Les idées reçus et la réalité sur le métier de pâtissier
Reconversion en pâtisserie
Lors d’une prestation en traiteur, un monsieur avait qualifié le métier de « noble » quand je lui ai dit que j’étais pâtissière. Et c’est vrai, la profession est belle, elle a un savoir-faire français remarquable, reconnue dans le monde entier. Le pâtissier vend du rêve en donnant du plaisir visuel et surtout gustatif aux personnes. C’est un fin artisan qui maitrise les équilibres des saveurs en travaillant avec finesse.
Mais comme beaucoup d’entre vous, avant de vouloir s’engager en pâtisserie, nous avons des croyances préconçues sur ce métier. Certaines idées reçues sont justes et d’autres dépassent ce à quoi on s’attendait.
Pour commencer ce premier témoignage, je vous donne la raison de ma reconversion en pâtisserie. Puis je décrirai les évènements qui m’ont marqué pendant mes années d’apprentissages, du CAP jusqu’au BTM.

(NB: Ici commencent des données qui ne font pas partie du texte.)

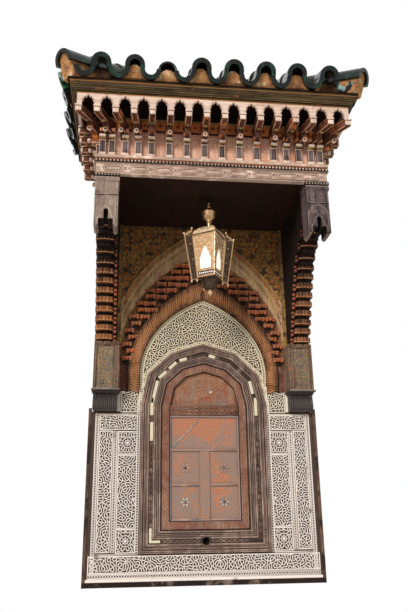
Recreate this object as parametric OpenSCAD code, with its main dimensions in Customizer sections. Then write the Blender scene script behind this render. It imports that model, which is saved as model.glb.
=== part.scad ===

Pourquoi j’ai choisi d’être pâtissière ?
J’ai fait un Baccalauréat Littéraire et une année de cinéma avant de me réorienter vers cette voie. J’avais besoin d’un métier concret, de créer avec mes mains et tout simplement j’étais fascinée par les gâteaux. Pour moi, la pâtisserie est un métier d’artiste. Comment peut-on fabriquer des entremets à partir de farine et d’œuf ? Comment est-il possible de rendre un produit si bon et beau visuellement ? J’avais envie de connaitre tous les secrets du métier. Je me dirigeais donc vers une reconversion en pâtisserie.
Premièrement, il a fallut trouver un maitre d’apprentissage, qui n’était pas chose facile puisque j’avais déposé une dizaine de CV dans différentes pâtisseries. Mon profil ne plaisait pas, soit parce que je n’avais fait aucun stage en pâtisserie, soit parce qu’il fallait me payer un peu plus comme j’avais 18 ans à l’époque (note : la rémunération en apprentissage est un % du Smic brut en fonction de l’âge et des années d’apprentissages). Mais après quelques recherches avec l’aide du CFA, j’ai réussi à intégrer une petite entreprise, exclusivement pâtisserie (pas de boulangerie), je signais donc mon contrat de 35h.

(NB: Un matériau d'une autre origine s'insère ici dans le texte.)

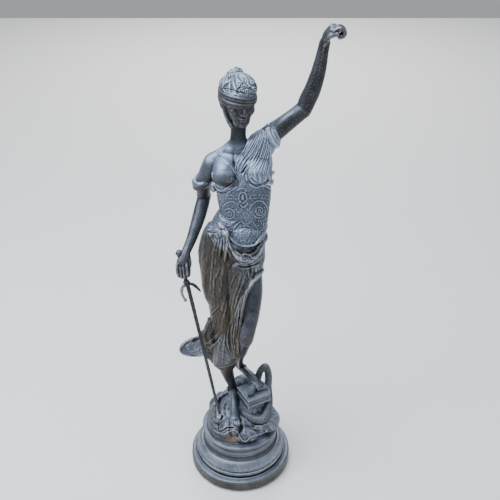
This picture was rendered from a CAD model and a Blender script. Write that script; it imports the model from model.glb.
"""Bronze lady justice statue: the cast figure with rock, book and snake, the sword and the plinth."""

import math

import bpy
import numpy as np
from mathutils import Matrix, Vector

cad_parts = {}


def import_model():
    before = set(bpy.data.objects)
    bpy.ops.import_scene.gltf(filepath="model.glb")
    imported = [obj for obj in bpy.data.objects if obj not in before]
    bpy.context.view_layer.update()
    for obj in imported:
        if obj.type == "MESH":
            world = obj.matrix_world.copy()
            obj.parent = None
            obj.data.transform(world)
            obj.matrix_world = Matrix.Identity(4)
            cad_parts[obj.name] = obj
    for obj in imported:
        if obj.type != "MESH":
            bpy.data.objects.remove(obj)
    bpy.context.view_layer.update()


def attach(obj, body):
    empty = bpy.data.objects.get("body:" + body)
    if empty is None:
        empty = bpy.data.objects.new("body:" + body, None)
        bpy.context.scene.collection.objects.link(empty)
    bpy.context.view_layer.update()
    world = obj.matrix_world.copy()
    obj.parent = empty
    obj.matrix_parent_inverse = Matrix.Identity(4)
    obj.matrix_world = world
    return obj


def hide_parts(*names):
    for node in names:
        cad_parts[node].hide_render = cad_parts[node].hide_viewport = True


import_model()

# Forms are written in millimetres, the figure facing -Y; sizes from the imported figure
MM = 0.001
PLINTH_TOP = 127.3

# The viewing point, and the frame of 500 by 500 that carvings are placed in
EYE = np.array((27.0, -1420.0, 1496.0))
TILT = math.radians(30.0)
SPAN = 689.0
AHEAD = np.array((0.0, math.cos(TILT), -math.sin(TILT)))
UPWARD = np.array((0.0, math.sin(TILT), math.cos(TILT)))

FRONT = np.array((0.0, -1.0, 0.0))
BACK = np.array((0.0, 1.0, 0.0))


# Curves and closed skins


def along(rows, count):
    """Rows carried through their keys by a cubic whose slopes are the chords of the neighbours."""
    rows = np.asarray(rows, float)
    step = np.linalg.norm(np.diff(rows[:, :3], axis=0), axis=1)
    at = np.concatenate(([0.0], np.cumsum(step)))
    slope = np.empty_like(rows)
    slope[1:-1] = (rows[2:] - rows[:-2]) / (at[2:] - at[:-2])[:, None]
    slope[0] = (rows[1] - rows[0]) / step[0]
    slope[-1] = (rows[-1] - rows[-2]) / step[-1]
    s = np.linspace(0.0, at[-1], count)
    i = np.clip(np.searchsorted(at, s, side="right") - 1, 0, len(at) - 2)
    h = (at[i + 1] - at[i])[:, None]
    u = (s - at[i])[:, None] / h
    a = (2 * u**3 - 3 * u**2 + 1) * rows[i]
    b = (u**3 - 2 * u**2 + u) * h * slope[i]
    c = (3 * u**2 - 2 * u**3) * rows[i + 1]
    d = (u**3 - u**2) * h * slope[i + 1]
    return a + b + c + d


def unit(v):
    return v / np.maximum(np.linalg.norm(v, axis=-1, keepdims=True), 1e-12)


def spin(turn):
    """The rotation by angles in degrees about X, then Y, then Z."""
    ax, ay, az = np.radians(turn)
    rx = np.array(((1, 0, 0), (0, math.cos(ax), -math.sin(ax)), (0, math.sin(ax), math.cos(ax))))
    ry = np.array(((math.cos(ay), 0, math.sin(ay)), (0, 1, 0), (-math.sin(ay), 0, math.cos(ay))))
    rz = np.array(((math.cos(az), -math.sin(az), 0), (math.sin(az), math.cos(az), 0), (0, 0, 1)))
    return rz @ ry @ rx


def skin(points):
    """Rings of points as a closed skin of triangles: two to each cell, and a fan over each end ring."""
    rings, sides = points.shape[:2]
    index = np.arange(rings * sides).reshape(rings, sides)
    nxt = np.roll(index, -1, axis=1)
    a, b, c, d = index[:-1], nxt[:-1], nxt[1:], index[1:]
    tris = np.concatenate((np.stack((a, b, c), -1).reshape(-1, 3), np.stack((a, c, d), -1).reshape(-1, 3)))
    foot = np.full(sides, rings * sides)
    fans = np.concatenate((np.stack((nxt[0], index[0], foot), -1), np.stack((index[-1], nxt[-1], foot + 1), -1)))
    verts = np.concatenate((points.reshape(-1, 3), points[[0, -1]].mean(1)))
    tris = np.concatenate((tris, fans))
    p = verts - verts.mean(0)
    volume = (p[tris[:, 0]] * np.cross(p[tris[:, 1]], p[tris[:, 2]])).sum()
    return verts, tris if volume > 0 else tris[:, ::-1]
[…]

Un saut dans le grand bain
Les horaires sont matinaux. Je pense que tout le monde en a conscience quand on commence la pâtisserie. Les journées commençaient à 5h du matin. Et une question me revenait souvent, pourquoi doit-on commencer notre journée si tôt ? Les clients n’achètent pas de tarte ou de mousse à la fraise à 6h ou 7h du matin ?
Ensuite, la journée se finissait quand le travail était terminé. Ça variait entre 13h30 à 14h, autrement dit une journée de 9h. Donc, une semaine de 45h payée 35h. J’étais consciente de l’amplitude d’horaire de travail, mais moins sur le fait que toutes les heures supplémentaires passaient à la trappe. C’était du temps travaillé gratuitement au profit du patron.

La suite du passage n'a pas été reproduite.